[start INFORMATION SHOWN]
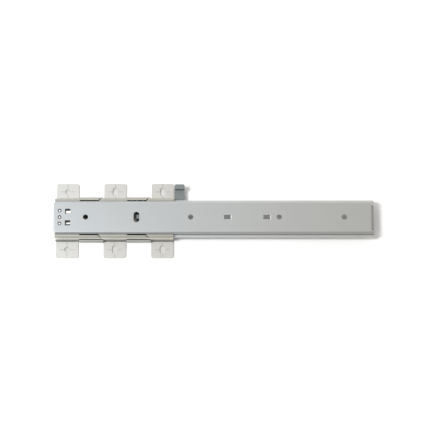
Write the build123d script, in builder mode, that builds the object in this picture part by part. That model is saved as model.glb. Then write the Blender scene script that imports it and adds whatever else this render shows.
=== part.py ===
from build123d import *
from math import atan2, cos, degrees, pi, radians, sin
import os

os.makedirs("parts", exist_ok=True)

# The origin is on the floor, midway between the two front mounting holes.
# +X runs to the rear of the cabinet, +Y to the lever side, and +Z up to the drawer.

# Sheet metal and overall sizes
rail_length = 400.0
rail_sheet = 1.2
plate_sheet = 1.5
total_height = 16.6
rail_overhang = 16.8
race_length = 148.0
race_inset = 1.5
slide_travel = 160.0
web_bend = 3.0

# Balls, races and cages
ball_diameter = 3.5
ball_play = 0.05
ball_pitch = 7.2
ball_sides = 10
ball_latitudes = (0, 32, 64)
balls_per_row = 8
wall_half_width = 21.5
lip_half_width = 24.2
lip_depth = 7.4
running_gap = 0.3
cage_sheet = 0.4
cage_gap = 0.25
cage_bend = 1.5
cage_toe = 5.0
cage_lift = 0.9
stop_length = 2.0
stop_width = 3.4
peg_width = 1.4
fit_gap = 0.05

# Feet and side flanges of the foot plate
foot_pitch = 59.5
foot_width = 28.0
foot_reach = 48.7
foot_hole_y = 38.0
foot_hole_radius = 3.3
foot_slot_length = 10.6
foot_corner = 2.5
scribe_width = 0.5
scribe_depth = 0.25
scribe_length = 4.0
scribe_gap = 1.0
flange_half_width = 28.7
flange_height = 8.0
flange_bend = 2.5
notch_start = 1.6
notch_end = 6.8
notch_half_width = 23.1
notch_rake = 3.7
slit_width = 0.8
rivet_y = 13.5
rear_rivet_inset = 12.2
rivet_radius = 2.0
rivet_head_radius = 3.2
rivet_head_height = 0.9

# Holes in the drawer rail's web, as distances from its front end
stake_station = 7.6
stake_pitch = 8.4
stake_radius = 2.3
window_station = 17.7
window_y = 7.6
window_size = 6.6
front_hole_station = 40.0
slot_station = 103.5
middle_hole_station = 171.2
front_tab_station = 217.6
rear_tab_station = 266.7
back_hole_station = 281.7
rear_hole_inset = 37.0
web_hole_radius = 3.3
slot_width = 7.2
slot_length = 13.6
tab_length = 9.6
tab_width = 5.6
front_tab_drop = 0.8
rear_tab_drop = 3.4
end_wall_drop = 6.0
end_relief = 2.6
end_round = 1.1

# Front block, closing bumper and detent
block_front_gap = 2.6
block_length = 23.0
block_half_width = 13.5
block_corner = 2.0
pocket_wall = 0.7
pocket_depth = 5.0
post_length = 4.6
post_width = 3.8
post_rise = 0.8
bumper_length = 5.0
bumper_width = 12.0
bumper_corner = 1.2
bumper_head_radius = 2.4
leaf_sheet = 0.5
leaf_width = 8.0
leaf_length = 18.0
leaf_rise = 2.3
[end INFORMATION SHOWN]
GIVEN EXERCISE: Only the lines from the top of the data through the line that contains "web_bend = 3.0" should be quoted, exactly as they stand.

EXERCISE OUTPUT:
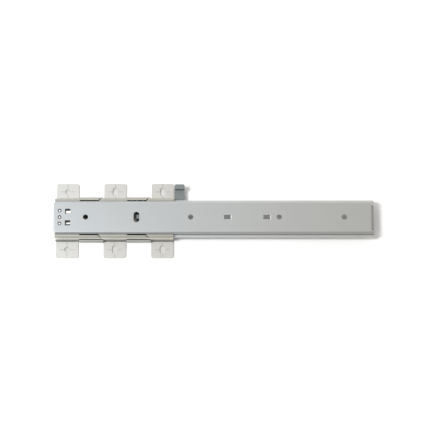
Write the build123d script, in builder mode, that builds the object in this picture part by part. That model is saved as model.glb. Then write the Blender scene script that imports it and adds whatever else this render shows.
=== part.py ===
from build123d import *
from math import atan2, cos, degrees, pi, radians, sin
import os

os.makedirs("parts", exist_ok=True)

# The origin is on the floor, midway between the two front mounting holes.
# +X runs to the rear of the cabinet, +Y to the lever side, and +Z up to the drawer.

# Sheet metal and overall sizes
rail_length = 400.0
rail_sheet = 1.2
plate_sheet = 1.5
total_height = 16.6
rail_overhang = 16.8
race_length = 148.0
race_inset = 1.5
slide_travel = 160.0
web_bend = 3.0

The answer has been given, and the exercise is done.